==== DATA SUPPLIED ====

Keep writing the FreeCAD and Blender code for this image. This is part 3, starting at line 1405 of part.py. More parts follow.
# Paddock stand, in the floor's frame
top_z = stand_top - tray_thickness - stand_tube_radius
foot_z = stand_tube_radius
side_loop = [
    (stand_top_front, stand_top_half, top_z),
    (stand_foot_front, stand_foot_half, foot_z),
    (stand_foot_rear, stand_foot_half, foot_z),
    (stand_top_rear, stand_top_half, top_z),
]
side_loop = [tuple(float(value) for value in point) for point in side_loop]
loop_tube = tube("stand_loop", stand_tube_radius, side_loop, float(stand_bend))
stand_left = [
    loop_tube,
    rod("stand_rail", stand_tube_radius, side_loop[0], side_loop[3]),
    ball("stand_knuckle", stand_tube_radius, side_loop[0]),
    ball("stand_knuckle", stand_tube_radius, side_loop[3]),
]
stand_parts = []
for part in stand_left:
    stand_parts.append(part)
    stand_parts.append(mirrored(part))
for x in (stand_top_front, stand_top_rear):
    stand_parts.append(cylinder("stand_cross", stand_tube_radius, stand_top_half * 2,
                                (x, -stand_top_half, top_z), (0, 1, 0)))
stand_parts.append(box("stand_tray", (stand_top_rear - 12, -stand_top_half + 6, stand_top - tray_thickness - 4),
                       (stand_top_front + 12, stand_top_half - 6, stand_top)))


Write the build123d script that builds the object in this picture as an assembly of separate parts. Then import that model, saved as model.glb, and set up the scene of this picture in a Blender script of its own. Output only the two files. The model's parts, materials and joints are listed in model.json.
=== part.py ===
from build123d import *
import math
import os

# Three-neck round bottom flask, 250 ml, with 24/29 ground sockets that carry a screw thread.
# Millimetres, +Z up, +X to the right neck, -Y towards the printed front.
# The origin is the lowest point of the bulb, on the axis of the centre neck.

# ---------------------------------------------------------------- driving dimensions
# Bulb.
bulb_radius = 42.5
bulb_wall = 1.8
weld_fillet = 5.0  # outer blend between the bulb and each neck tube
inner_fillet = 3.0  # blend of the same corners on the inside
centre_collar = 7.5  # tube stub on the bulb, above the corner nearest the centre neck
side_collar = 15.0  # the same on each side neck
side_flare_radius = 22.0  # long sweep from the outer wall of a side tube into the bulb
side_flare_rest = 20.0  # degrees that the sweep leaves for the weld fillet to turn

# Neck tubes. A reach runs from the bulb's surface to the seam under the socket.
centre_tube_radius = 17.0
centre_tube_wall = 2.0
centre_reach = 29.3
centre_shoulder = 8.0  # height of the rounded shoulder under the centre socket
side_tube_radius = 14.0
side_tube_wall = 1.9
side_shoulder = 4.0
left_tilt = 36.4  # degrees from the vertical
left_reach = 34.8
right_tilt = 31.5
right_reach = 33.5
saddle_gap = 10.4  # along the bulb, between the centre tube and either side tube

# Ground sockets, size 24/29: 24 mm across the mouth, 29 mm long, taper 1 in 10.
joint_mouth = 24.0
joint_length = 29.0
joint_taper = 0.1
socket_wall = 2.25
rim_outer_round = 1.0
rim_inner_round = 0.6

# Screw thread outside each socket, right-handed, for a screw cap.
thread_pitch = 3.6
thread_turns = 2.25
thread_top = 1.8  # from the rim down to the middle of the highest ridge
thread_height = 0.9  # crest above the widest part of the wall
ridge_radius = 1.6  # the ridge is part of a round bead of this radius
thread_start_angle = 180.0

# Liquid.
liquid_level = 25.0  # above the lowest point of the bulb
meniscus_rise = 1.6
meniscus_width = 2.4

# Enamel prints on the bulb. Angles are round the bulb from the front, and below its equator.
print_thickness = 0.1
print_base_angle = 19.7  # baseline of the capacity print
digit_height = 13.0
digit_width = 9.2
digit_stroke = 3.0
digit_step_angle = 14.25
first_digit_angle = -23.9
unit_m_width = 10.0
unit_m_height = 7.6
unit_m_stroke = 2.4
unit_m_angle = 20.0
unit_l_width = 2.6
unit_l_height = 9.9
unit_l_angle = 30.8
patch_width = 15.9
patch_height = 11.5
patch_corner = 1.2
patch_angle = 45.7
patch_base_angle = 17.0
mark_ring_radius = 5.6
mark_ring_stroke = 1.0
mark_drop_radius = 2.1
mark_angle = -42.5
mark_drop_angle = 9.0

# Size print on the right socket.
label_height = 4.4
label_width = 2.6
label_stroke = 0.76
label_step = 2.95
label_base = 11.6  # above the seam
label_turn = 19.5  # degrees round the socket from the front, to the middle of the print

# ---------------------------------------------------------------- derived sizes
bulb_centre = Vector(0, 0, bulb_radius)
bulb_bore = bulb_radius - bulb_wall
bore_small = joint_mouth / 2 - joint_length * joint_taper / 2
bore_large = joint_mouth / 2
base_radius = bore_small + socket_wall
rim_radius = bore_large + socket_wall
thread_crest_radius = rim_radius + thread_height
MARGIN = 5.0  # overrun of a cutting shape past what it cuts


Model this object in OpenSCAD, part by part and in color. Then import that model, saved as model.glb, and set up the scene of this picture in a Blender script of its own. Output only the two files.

====

Quote the listing above, but only from the line that shows "Write the build123d" through the line that shows "thread_start_angle = 180.0".

- _WORKED SOLUTION_
Write the build123d script that builds the object in this picture as an assembly of separate parts. Then import that model, saved as model.glb, and set up the scene of this picture in a Blender script of its own. Output only the two files. The model's parts, materials and joints are listed in model.json.
=== part.py ===
from build123d import *
import math
import os

# Three-neck round bottom flask, 250 ml, with 24/29 ground sockets that carry a screw thread.
# Millimetres, +Z up, +X to the right neck, -Y towards the printed front.
# The origin is the lowest point of the bulb, on the axis of the centre neck.

# ---------------------------------------------------------------- driving dimensions
# Bulb.
bulb_radius = 42.5
bulb_wall = 1.8
weld_fillet = 5.0  # outer blend between the bulb and each neck tube
inner_fillet = 3.0  # blend of the same corners on the inside
centre_collar = 7.5  # tube stub on the bulb, above the corner nearest the centre neck
side_collar = 15.0  # the same on each side neck
side_flare_radius = 22.0  # long sweep from the outer wall of a side tube into the bulb
side_flare_rest = 20.0  # degrees that the sweep leaves for the weld fillet to turn

# Neck tubes. A reach runs from the bulb's surface to the seam under the socket.
centre_tube_radius = 17.0
centre_tube_wall = 2.0
centre_reach = 29.3
centre_shoulder = 8.0  # height of the rounded shoulder under the centre socket
side_tube_radius = 14.0
side_tube_wall = 1.9
side_shoulder = 4.0
left_tilt = 36.4  # degrees from the vertical
left_reach = 34.8
right_tilt = 31.5
right_reach = 33.5
saddle_gap = 10.4  # along the bulb, between the centre tube and either side tube

# Ground sockets, size 24/29: 24 mm across the mouth, 29 mm long, taper 1 in 10.
joint_mouth = 24.0
joint_length = 29.0
joint_taper = 0.1
socket_wall = 2.25
rim_outer_round = 1.0
rim_inner_round = 0.6

# Screw thread outside each socket, right-handed, for a screw cap.
thread_pitch = 3.6
thread_turns = 2.25
thread_top = 1.8  # from the rim down to the middle of the highest ridge
thread_height = 0.9  # crest above the widest part of the wall
ridge_radius = 1.6  # the ridge is part of a round bead of this radius
thread_start_angle = 180.0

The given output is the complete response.